● **To be done**: Under this task are some entries; return every one of them exactly.

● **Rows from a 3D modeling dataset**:
◆ ◆ ◆

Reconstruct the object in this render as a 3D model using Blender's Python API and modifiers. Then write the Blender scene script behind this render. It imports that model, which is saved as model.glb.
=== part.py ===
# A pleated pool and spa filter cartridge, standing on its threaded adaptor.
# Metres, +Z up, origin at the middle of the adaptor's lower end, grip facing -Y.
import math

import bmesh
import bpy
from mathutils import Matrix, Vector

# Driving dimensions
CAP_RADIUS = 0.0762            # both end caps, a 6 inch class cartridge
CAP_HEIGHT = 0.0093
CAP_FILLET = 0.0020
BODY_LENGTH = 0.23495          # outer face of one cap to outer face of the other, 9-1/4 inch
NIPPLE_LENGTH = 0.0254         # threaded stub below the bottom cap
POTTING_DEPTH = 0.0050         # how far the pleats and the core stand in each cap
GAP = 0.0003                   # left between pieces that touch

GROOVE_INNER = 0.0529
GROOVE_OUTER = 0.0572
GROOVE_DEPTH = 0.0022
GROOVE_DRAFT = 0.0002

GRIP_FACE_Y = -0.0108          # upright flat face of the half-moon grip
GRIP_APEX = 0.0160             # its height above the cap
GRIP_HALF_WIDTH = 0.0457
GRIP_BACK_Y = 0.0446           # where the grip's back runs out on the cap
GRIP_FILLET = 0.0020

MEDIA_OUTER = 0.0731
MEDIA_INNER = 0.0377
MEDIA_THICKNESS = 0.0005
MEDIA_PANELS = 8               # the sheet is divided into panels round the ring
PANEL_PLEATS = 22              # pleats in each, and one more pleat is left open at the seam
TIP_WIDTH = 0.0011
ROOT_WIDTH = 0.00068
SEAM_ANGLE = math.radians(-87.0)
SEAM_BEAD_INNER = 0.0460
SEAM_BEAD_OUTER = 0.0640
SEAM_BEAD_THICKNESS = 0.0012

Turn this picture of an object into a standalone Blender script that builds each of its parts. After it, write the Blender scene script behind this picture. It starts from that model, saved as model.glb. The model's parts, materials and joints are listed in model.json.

◆ ◆ ◆

● **Reply**:
Reconstruct the object in this render as a 3D model using Blender's Python API and modifiers. Then write the Blender scene script behind this render. It imports that model, which is saved as model.glb.
=== part.py ===
# A pleated pool and spa filter cartridge, standing on its threaded adaptor.
# Metres, +Z up, origin at the middle of the adaptor's lower end, grip facing -Y.
import math

import bmesh
import bpy
from mathutils import Matrix, Vector

# Driving dimensions
CAP_RADIUS = 0.0762            # both end caps, a 6 inch class cartridge
CAP_HEIGHT = 0.0093
CAP_FILLET = 0.0020
BODY_LENGTH = 0.23495          # outer face of one cap to outer face of the other, 9-1/4 inch
NIPPLE_LENGTH = 0.0254         # threaded stub below the bottom cap
POTTING_DEPTH = 0.0050         # how far the pleats and the core stand in each cap
GAP = 0.0003                   # left between pieces that touch

GROOVE_INNER = 0.0529
GROOVE_OUTER = 0.0572
GROOVE_DEPTH = 0.0022
GROOVE_DRAFT = 0.0002

GRIP_FACE_Y = -0.0108          # upright flat face of the half-moon grip
GRIP_APEX = 0.0160             # its height above the cap
GRIP_HALF_WIDTH = 0.0457
GRIP_BACK_Y = 0.0446           # where the grip's back runs out on the cap
GRIP_FILLET = 0.0020

MEDIA_OUTER = 0.0731
MEDIA_INNER = 0.0377
MEDIA_THICKNESS = 0.0005
MEDIA_PANELS = 8               # the sheet is divided into panels round the ring
PANEL_PLEATS = 22              # pleats in each, and one more pleat is left open at the seam
TIP_WIDTH = 0.0011
ROOT_WIDTH = 0.00068
SEAM_ANGLE = math.radians(-87.0)
SEAM_BEAD_INNER = 0.0460
SEAM_BEAD_OUTER = 0.0640
SEAM_BEAD_THICKNESS = 0.0012

Turn this picture of an object into a standalone Blender script that builds each of its parts. After it, write the Blender scene script behind this picture. It starts from that model, saved as model.glb. The model's parts, materials and joints are listed in model.json.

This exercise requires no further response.